#### Stored rows

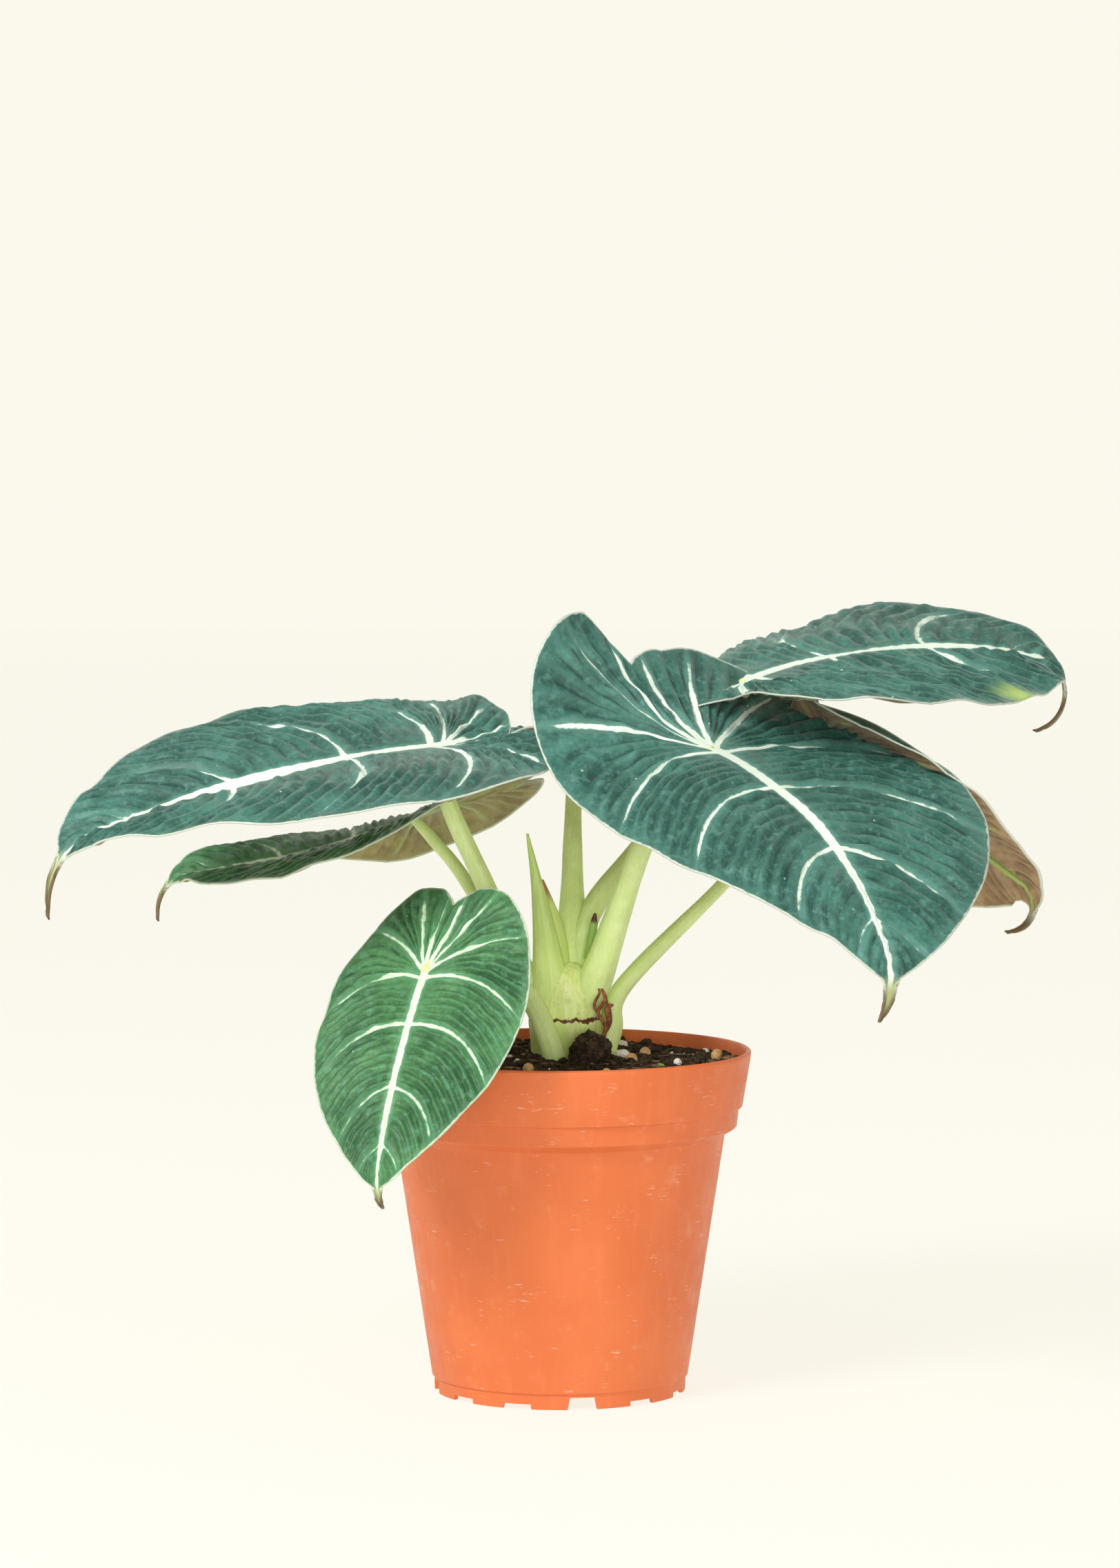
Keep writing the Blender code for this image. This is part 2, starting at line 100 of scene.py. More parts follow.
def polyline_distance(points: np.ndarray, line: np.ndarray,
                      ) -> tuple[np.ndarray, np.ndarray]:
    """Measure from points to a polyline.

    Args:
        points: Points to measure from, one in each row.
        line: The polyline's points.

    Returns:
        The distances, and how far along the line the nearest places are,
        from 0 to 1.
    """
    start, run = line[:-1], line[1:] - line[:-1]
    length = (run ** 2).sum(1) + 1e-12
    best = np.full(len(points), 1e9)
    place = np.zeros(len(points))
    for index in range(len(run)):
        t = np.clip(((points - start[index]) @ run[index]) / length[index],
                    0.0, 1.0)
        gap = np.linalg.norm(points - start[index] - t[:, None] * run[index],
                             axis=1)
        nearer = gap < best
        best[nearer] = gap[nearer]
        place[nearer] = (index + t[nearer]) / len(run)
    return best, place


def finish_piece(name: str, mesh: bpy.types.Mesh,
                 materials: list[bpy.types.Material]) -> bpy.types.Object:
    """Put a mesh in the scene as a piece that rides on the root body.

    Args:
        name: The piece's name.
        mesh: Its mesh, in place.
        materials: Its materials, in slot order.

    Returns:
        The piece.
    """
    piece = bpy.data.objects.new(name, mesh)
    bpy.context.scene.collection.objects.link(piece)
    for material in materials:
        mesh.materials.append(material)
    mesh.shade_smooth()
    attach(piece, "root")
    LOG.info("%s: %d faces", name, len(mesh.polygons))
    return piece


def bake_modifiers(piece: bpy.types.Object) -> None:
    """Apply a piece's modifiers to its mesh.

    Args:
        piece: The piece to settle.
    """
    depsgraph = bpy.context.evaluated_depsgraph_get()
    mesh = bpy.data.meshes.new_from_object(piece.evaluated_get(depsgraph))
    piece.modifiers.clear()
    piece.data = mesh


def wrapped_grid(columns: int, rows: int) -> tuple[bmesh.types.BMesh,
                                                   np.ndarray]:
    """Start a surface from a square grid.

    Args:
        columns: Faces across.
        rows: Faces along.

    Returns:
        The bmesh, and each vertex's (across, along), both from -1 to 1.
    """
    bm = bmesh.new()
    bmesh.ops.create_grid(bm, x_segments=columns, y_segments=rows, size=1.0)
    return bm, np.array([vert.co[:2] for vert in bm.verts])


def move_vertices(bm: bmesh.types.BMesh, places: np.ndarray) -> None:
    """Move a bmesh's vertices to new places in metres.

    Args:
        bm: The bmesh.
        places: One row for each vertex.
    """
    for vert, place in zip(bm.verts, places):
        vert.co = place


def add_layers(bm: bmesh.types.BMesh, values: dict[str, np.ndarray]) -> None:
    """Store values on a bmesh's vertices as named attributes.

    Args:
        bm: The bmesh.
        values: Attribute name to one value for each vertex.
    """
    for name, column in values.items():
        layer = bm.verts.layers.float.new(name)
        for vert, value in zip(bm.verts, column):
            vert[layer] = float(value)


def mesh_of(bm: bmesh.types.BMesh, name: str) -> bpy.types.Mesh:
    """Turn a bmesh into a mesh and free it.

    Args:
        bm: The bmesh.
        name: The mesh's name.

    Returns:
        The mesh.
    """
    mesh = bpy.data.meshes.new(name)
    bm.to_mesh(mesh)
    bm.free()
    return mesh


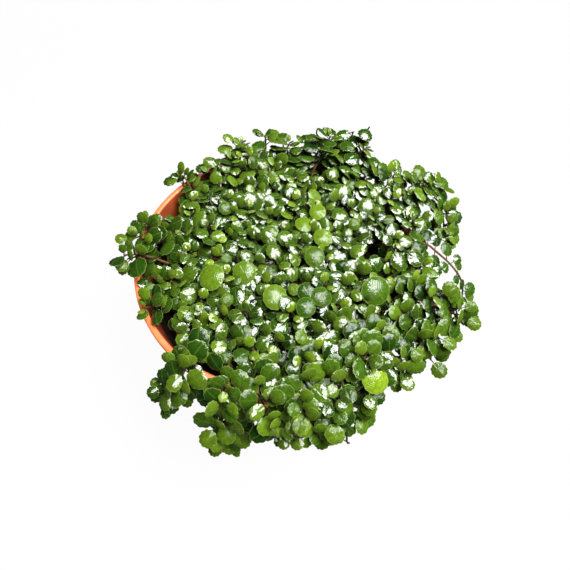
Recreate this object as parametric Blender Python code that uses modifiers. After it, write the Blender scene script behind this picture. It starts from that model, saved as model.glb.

########

Task to carry out
Please copy only these lines, exactly: the first line of the records through the line containing "line: The polyline's points.", ends included.

Result for this exercise
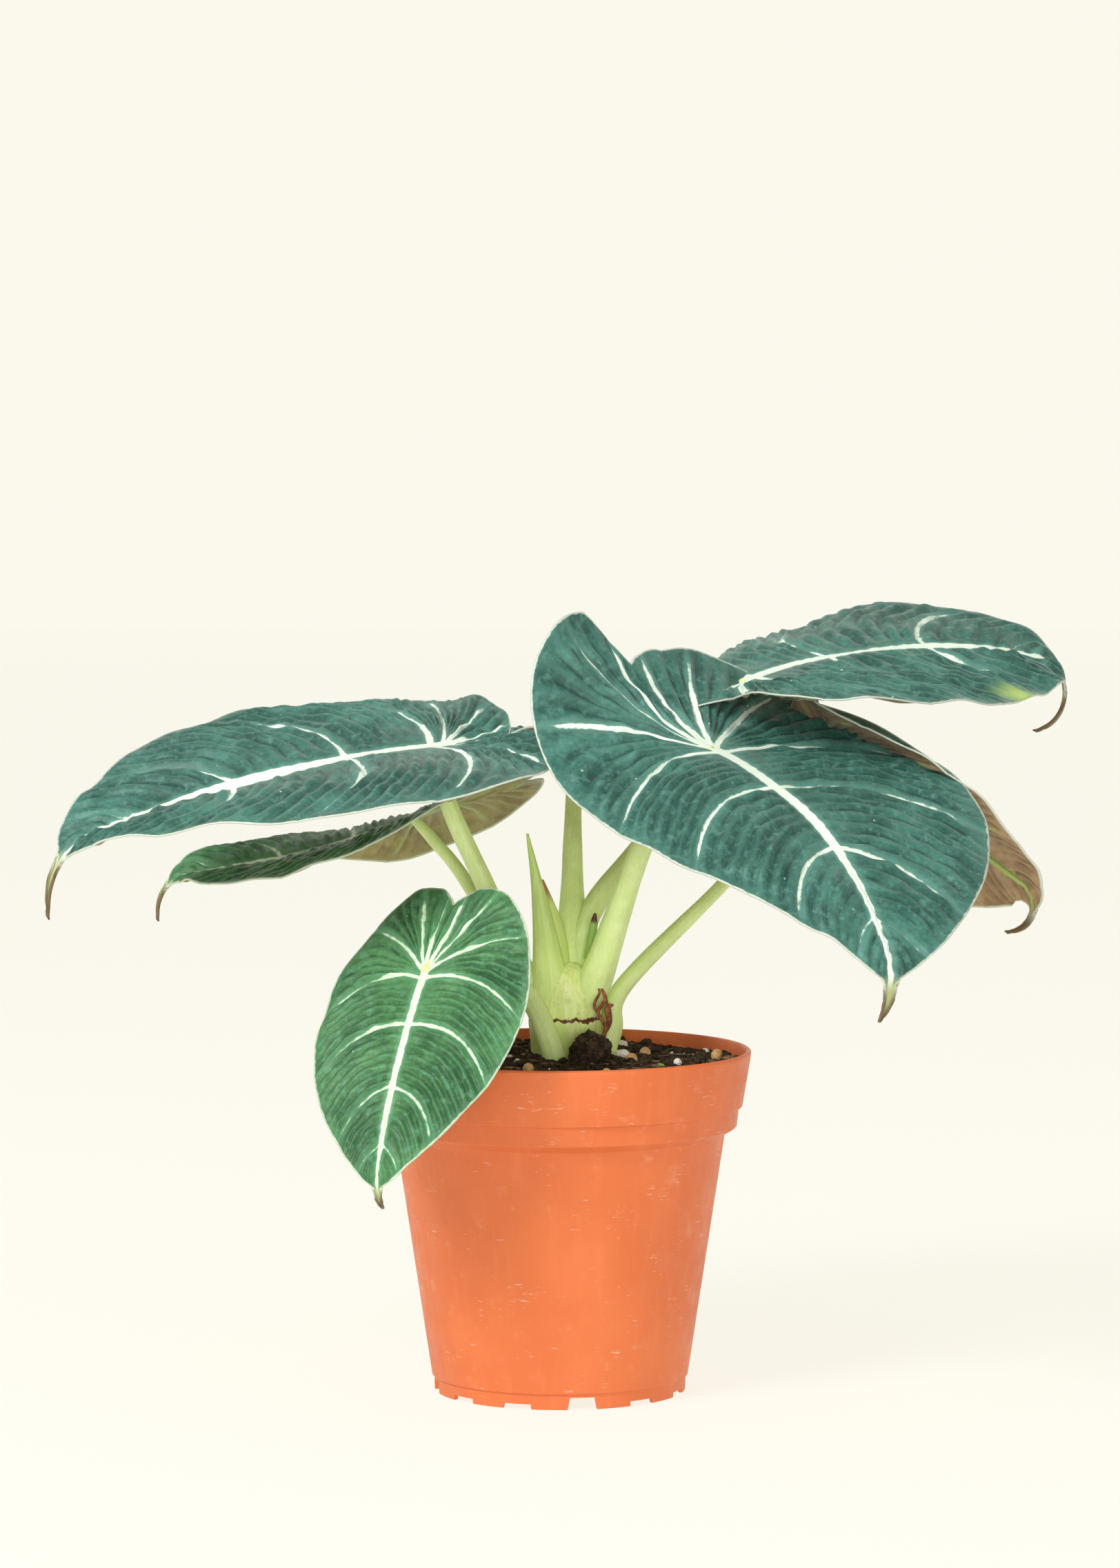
Keep writing the Blender code for this image. This is part 2, starting at line 100 of scene.py. More parts follow.
def polyline_distance(points: np.ndarray, line: np.ndarray,
                      ) -> tuple[np.ndarray, np.ndarray]:
    """Measure from points to a polyline.

    Args:
        points: Points to measure from, one in each row.
        line: The polyline's points.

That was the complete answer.